# Quick question regarding bb30 adapters.



## Sebastionmerckx (Mar 6, 2008)

I recently bought a 2007 system six module and plan to run full dura ace 7900 including crank.I understand I need and adapter and was wondering if this fsa one I found will work..I assume it will but thought I'd check?

http://www.probikekit.com/display.php?code=A0772

Thanks for any information!


----------



## zamboni (Sep 11, 2003)

Starnut recommended this adaptor for BB30.

http://wheelsmfg.com/content/view/785/54/


----------



## Sebastionmerckx (Mar 6, 2008)

Thanks for the link..I had looked at those previously.They definitely seem like the system with the least effort to install(which is always nice).

Thanks again,
Curtis


----------



## Dan Gerous (Mar 28, 2005)

Plus they are much easier to take off if you ever decide to go with a BB30 crankset.


----------



## Sebastionmerckx (Mar 6, 2008)

Dan Gerous said:


> Plus they are much easier to take off if you ever decide to go with a BB30 crankset.


That definitely appeals to me because I plan to look around the Bay and eventually buy a Cannondale crank when the price is right. :thumbsup:


----------



## ti-carbon (Mar 25, 2007)

Here is a review on BikeRadar on Enduro and WheelsManufacturing adaptors.

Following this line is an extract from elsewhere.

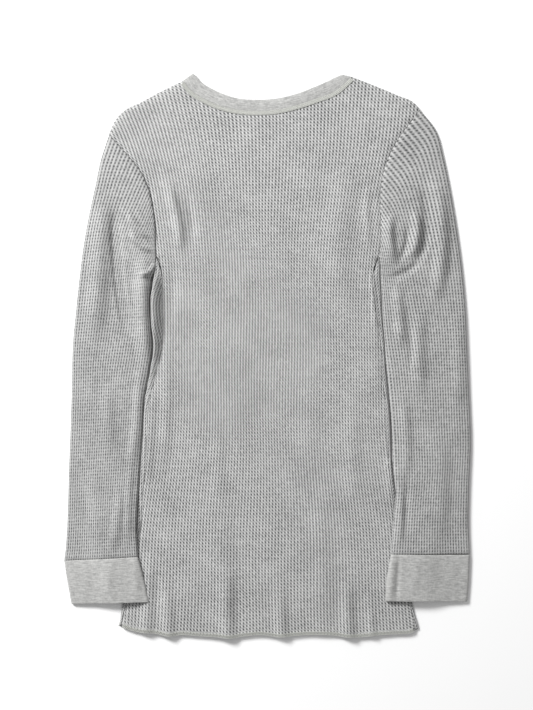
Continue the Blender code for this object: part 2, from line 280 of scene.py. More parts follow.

http://www.bikeradar.com/road/news/...s-from-wheels-manufacturing-and-enduro--24534


----------



## Lil Dale (Feb 19, 2009)

Dan, looks like you got tag teamed on Bikeradar


----------



## zamboni (Sep 11, 2003)

ti-carbon said:


> Here is a review on BikeRadar on Enduro and WheelsManufacturing adaptors.
> 
> http://www.bikeradar.com/road/news/...s-from-wheels-manufacturing-and-enduro--24534


My current setup is with Campy adaptor and really happy with the performance.


----------



## Dan Gerous (Mar 28, 2005)

Lil Dale said:


> Dan, looks like you got tag teamed on Bikeradar


Wasn't so bad wasn't it? But I did email the guy from Enduro... I may change my opinon about them, impressive customer service and a great technical discussion. :thumbsup:


----------



## STARNUT (Jun 19, 2005)

The Zero Enduro ceramics are actually pretty good. They are the ones with the black housing. I've been replacing the crappy Cannondale ceramics from 2007-2009 with those and they have been bomber. No problems.

Starnut


----------



## Sebastionmerckx (Mar 6, 2008)

So just to clarify,everyone feels the WheelsManufacturing adapters are the way to go ?


----------